== Records to use ==
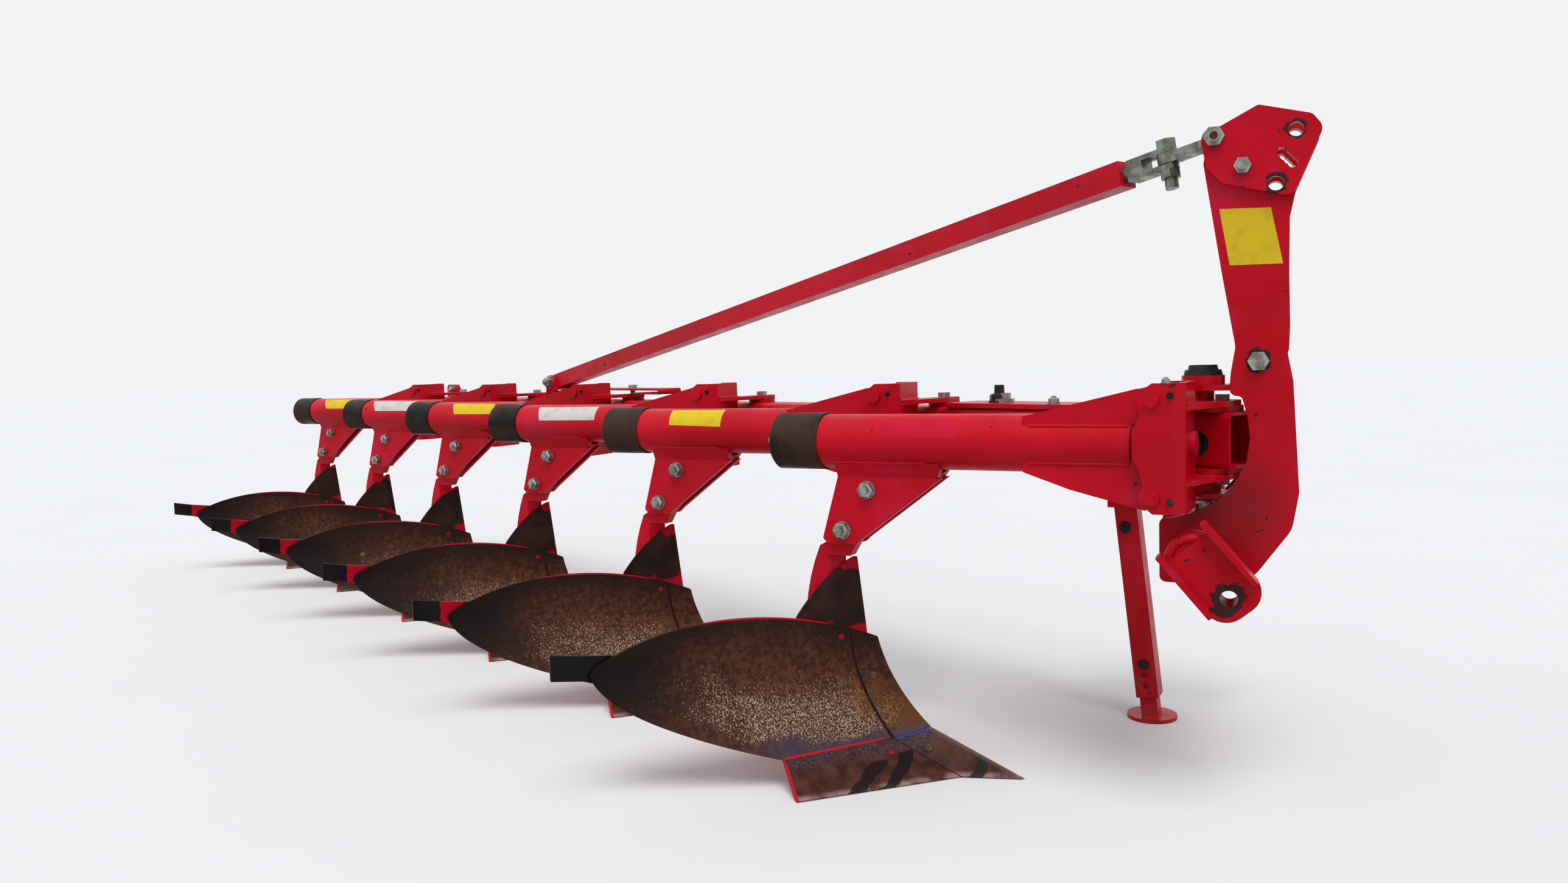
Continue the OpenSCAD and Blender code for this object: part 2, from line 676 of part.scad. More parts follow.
module share(k) {
    drop = [0, 0, face_gap];
    thick = sheet_back * share_t;
    color(steel) under_body(k) {
        wedge_plate(
            [[wing_low[0], wing_low[1], edge_blunt], [point_wing[0], point_wing[1], edge_blunt],
             joint_low - drop, wing_top - drop],
            [[wing_low[0] - 12, wing_low[1] + 12, 0], [point_wing[0] - 12, point_wing[1] + 12, 0],
             joint_low - drop + thick, wing_top - drop + thick]);
        wedge_plate(
            [[point_wing[0], point_wing[1], edge_blunt], [point_tip[0], point_tip[1], edge_blunt],
             shin_low - drop, joint_low - drop],
            [[point_wing[0] - 12, point_wing[1] + 12, 0], [point_tip[0] - 12, point_tip[1], 0],
             shin_low - drop + [-share_t, 0, 0], joint_low - drop + thick]);
    }
}

module shield(k) {
    color(steel) under_body(k) at_shield() translate([0, 0, -shield_t]) linear_extrude(shield_t)
        translate([0, shield_top]) polygon(concat([[0, -204], [100, -186], [150, -164], [188, -154]],
            [for (t = steps(8)) bez2([184, -140], [110, -36], [32, 0], t)], [[22, 0]]));
}

// The headstock, measured from the first pivot
cheek_in = mast_gap / 2 + mast_plate;
cheek_out = cheek_in + cheek_plate;
shaft_at = [-60, -246];
cheek_bolt = [71, 172];
stay_pin = [-17, 654];
mast_hole = [145, 656];
low_hole = [106, 547];
slot_ends = [[116, 610], [138, 586]];
plate_bolt = [40, 588];
big_bolt_d = 24;
small_bolt_d = 20;
hub_plate_t = 12;
disc_t = 21;
hub_top = 109;
hub_low = -131;
doubler_outline = rounded([[-46, 655, 20], [71, 713, 12], [175, 684, 20], [197, 655, 22],
    [138, 516, 20], [-1, 555, 30], [-32, 590, 20]]);

module hitch_holes() {
    for (h = [mast_hole, low_hole]) translate(h) circle(d = top_bore_d);
    for (t = steps(3)) translate(lerp(slot_ends[0], slot_ends[1], t)) circle(d = 20);
    translate(stay_pin) circle(d = big_bolt_d + 2 * face_gap);
    translate(plate_bolt) circle(d = small_bolt_d + 2 * face_gap);
}

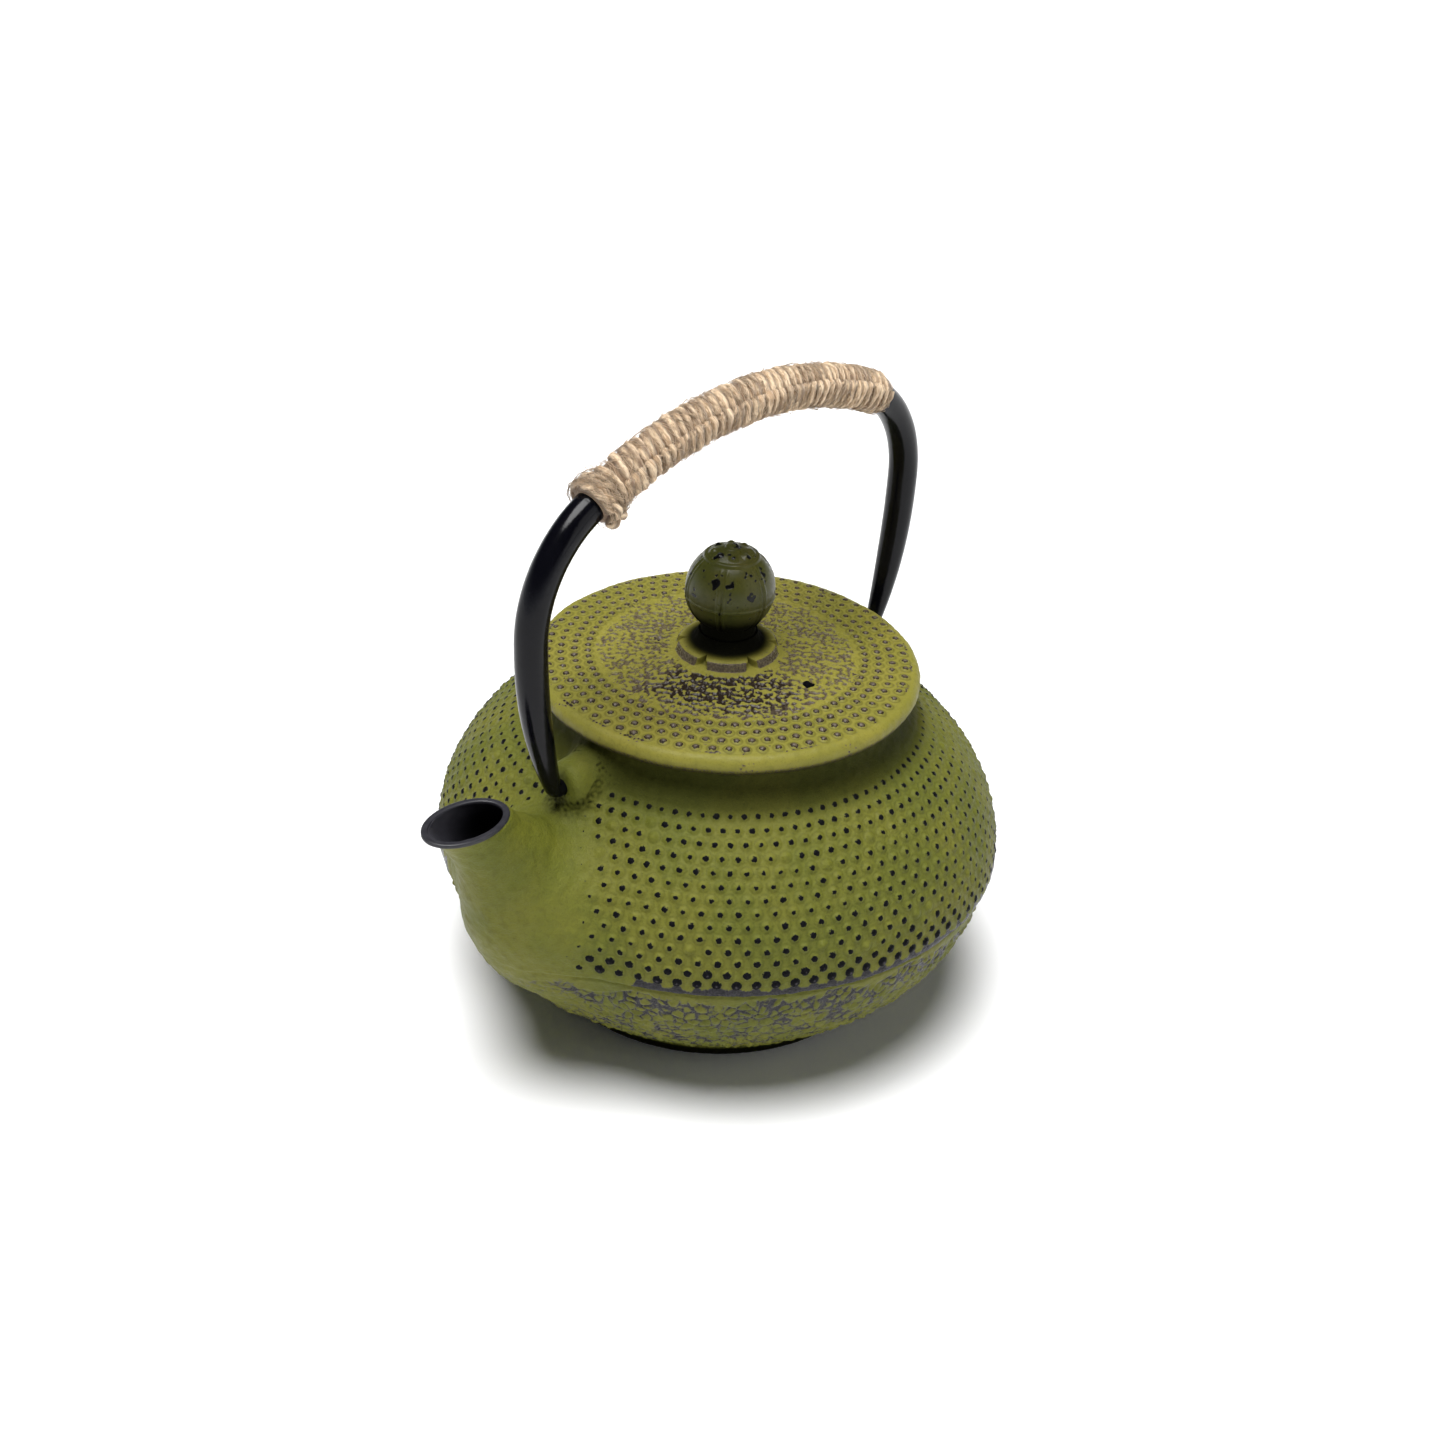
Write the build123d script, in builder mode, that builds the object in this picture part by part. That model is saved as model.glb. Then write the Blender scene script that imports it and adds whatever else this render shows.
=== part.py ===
"""A cast iron teapot with a hobnailed belly, a loose lid, a swinging bail and a hanging strainer.

The frame: the origin is the centre of the foot, +Z is up, the spout points along +X, and the bail
stands in the XZ plane. Every size is in millimetres.
"""

from build123d import *

import os
from math import acos, asin, cos, degrees, radians, sin, sqrt

# ---- belly: two half ellipses that meet at the waist, the upper one standing out a little ----
BELLY_RADIUS = 71.6
WAIST_HEIGHT = 40.5
SHOULDER_RISE = 47.5
LOWER_RADIUS = 70.2
LOWER_DROP = 46.8
FOOT_RADIUS = 39.5
FOOT_INNER_RADIUS = 35.0
FOOT_RECESS = 1.6
FLOOR_HEIGHT = 5.6
WALL = 3.6

# ---- mouth ----
NECK_RADIUS = 43.5
NECK_TOP = 83.8
MOUTH_RADIUS = 37.0
SEAT_RADIUS = 40.6
SEAT_DEPTH = 1.6
CUT_THROUGH = 1.0

# ---- spout: level ellipses, each (height, distance from the axis, half length, half width) ----
SPOUT_STATIONS = (
    (16.0, 36.0, 22.0, 19.0),
    (30.0, 47.0, 27.0, 22.0),
    (44.0, 55.0, 26.5, 19.0),
    (58.0, 64.5, 20.5, 13.5),
    (70.0, 75.2, 13.6, 9.2),
    (77.0, 82.6, 10.8, 7.6),
    (80.6, 86.1, 11.3, 7.8),
)
SPOUT_WALL = 4.6
LIP_WALL = 1.6

# ---- lugs and the bail's hinge ----
LUG_RADIUS = 5.5
LUG_ROOT = 36.0
LUG_REACH = 56.7
HINGE_HEIGHT = 76.4
HINGE_DEPTH = 6.0
HINGE_CLEARANCE = 0.08

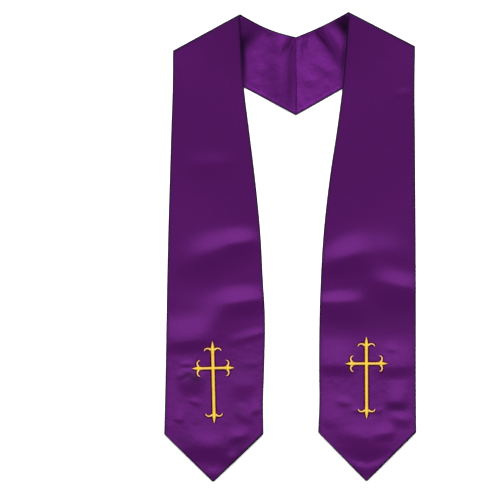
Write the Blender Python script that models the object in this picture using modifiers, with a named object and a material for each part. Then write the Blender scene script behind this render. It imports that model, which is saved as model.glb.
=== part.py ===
"""Choir stole, laid flat on a table with its two front panels folded over at the shoulders.

A stole is two satin bands, cut in one from the pointed hem to the centre back. Each band is a face and
a lining of the same satin, bagged out so that they meet edge to edge. Here the neck half of each band lies
on the table with its lining up, the band turns over at the shoulder, and the front panel lies on it with its
face up. The two bands meet in one seam at the centre back, and a gold cross is embroidered above each hem.

X runs across the stole, Y runs up it from hem to neck, and Z is up from the table. Left is the -X side.
"""

import math
from collections import namedtuple

import bmesh
import bpy
import numpy as np

MM = 0.001

# Cloth. Each layer carries half of the interlining, and the two layers of a band lie a seam's gap apart.
CLOTH = 1.0 * MM
SEAM_GAP = 0.3 * MM
BAND = 2 * CLOTH + SEAM_GAP

# Where each layer's middle lies, counted from the side of the band that the fold encloses.
LAYERS = {"lining": CLOTH / 2, "face": CLOTH + SEAM_GAP + CLOTH / 2}

# Shoulder fold: pressed flat at its outer end and left a little open at the neck.
PRESSED_RADIUS = SEAM_GAP / 2
NECK_RADIUS = 1.7 * MM
FOLD_STEPS = 6
LIFT_REACH = 105 * MM

# A front panel comes down from the neck half to the table over this distance.
DROP = 40 * MM

# Rows of a panel follow the pointed hem at first, and have straightened out at this share of its height.
HEM_RISE = 0.32

# Centre back seam.
SEAM_X = 7.0 * MM
SEAM_TOP = 266.5 * MM
SEAM_BOTTOM = 167.5 * MM

# Mesh: columns across a band, and rows in each stretch of it.
COLUMNS = 10
PANEL_STRETCHES = ((0.0, 0.57, 36), (0.57, 0.86, 9), (0.86, 1.0, 8))
NECK_ROWS = 16

# The shoulder's corner and its apex at the neck, the heights of the hem's corners and of the point below
# them, and how far the neck edge dips between shoulder and seam, in millimetres.
Side = namedtuple("Side", "name outer inner corner apex hem_corner hem_point neck_dip")

SIDES = (
    Side("left", "left_outer", "left_inner", (-149.3, 250.2), (-64.2, 296.6), -237.4, -298.5, 3.0),
    Side("right", "right_outer", "right_inner", (158.6, 255.2), (73.8, 298.7), -235.0, -297.8, 0.9),
)

# The cut edges of the two front panels at rising heights, in millimetres.
EdgeRow = namedtuple("EdgeRow", "height left_outer left_inner right_inner right_outer")

EDGES = (
    EdgeRow(-240, -160.3, -34.0, 35.0, 160.0),
    EdgeRow(-156, -158.4, -33.2, 36.4, 159.5),
    EdgeRow(-80, -157.2, -32.4, 37.1, 159.6),
    EdgeRow(12, -155.4, -37.5, 41.6, 159.3),
    EdgeRow(88, -153.2, -44.8, 49.9, 158.8),
    EdgeRow(149, -151.3, -52.3, 59.1, 158.3),
    EdgeRow(200, -149.6, -58.6, 65.8, 157.8),
)

# Soft ridges where the cloth lifts off what it lies on, in millimetres. The crest runs along the heading,
# in degrees from +X. The ridge falls off over "ahead" to the left of that heading and "behind" to its right.
Crease = namedtuple("Crease", "x y heading half_length ahead behind height")

PANEL_CREASES = (
    Crease(-88, -4, 15, 66, 28, 15, 3.2),
    Crease(-60, -74, 7, 44, 27, 14, 3.2),
    Crease(-124, -117, 20, 52, 30, 16, 2.8),
    Crease(-48, -109, 14, 34, 15, 13, 1.4),
    Crease(-120, -192, -4, 30, 20, 13, 1.5),
    Crease(-62, -196, 10, 30, 20, 12, 1.4),
    Crease(-98, -256, -6, 34, 26, 16, 1.5),
    Crease(64, -13, 24, 46, 30, 15, 3.2),
    Crease(126, -12, -4, 40, 28, 15, 1.7),
    Crease(138, -48, -7, 38, 22, 13, 2.6),
    Crease(60, -71, 4, 40, 20, 12, 2.6),
    Crease(62, -148, -5, 34, 26, 13, 1.5),
    Crease(134, -147, 6, 34, 26, 13, 1.5),
    Crease(134, -195, 2, 30, 24, 12, 2.0),
    Crease(66, -195, -3, 24, 20, 12, 1.4),
    Crease(98, -254, 3, 34, 26, 16, 1.6),
)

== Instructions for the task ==
Transcribe, exactly and without additions, the lines of the records above, beginning with the line that contains "Write the build123d" and ending with the line that contains "from math import", both included.

== The completed task ==
Write the build123d script, in builder mode, that builds the object in this picture part by part. That model is saved as model.glb. Then write the Blender scene script that imports it and adds whatever else this render shows.
=== part.py ===
"""A cast iron teapot with a hobnailed belly, a loose lid, a swinging bail and a hanging strainer.

The frame: the origin is the centre of the foot, +Z is up, the spout points along +X, and the bail
stands in the XZ plane. Every size is in millimetres.
"""

from build123d import *

import os
from math import acos, asin, cos, degrees, radians, sin, sqrt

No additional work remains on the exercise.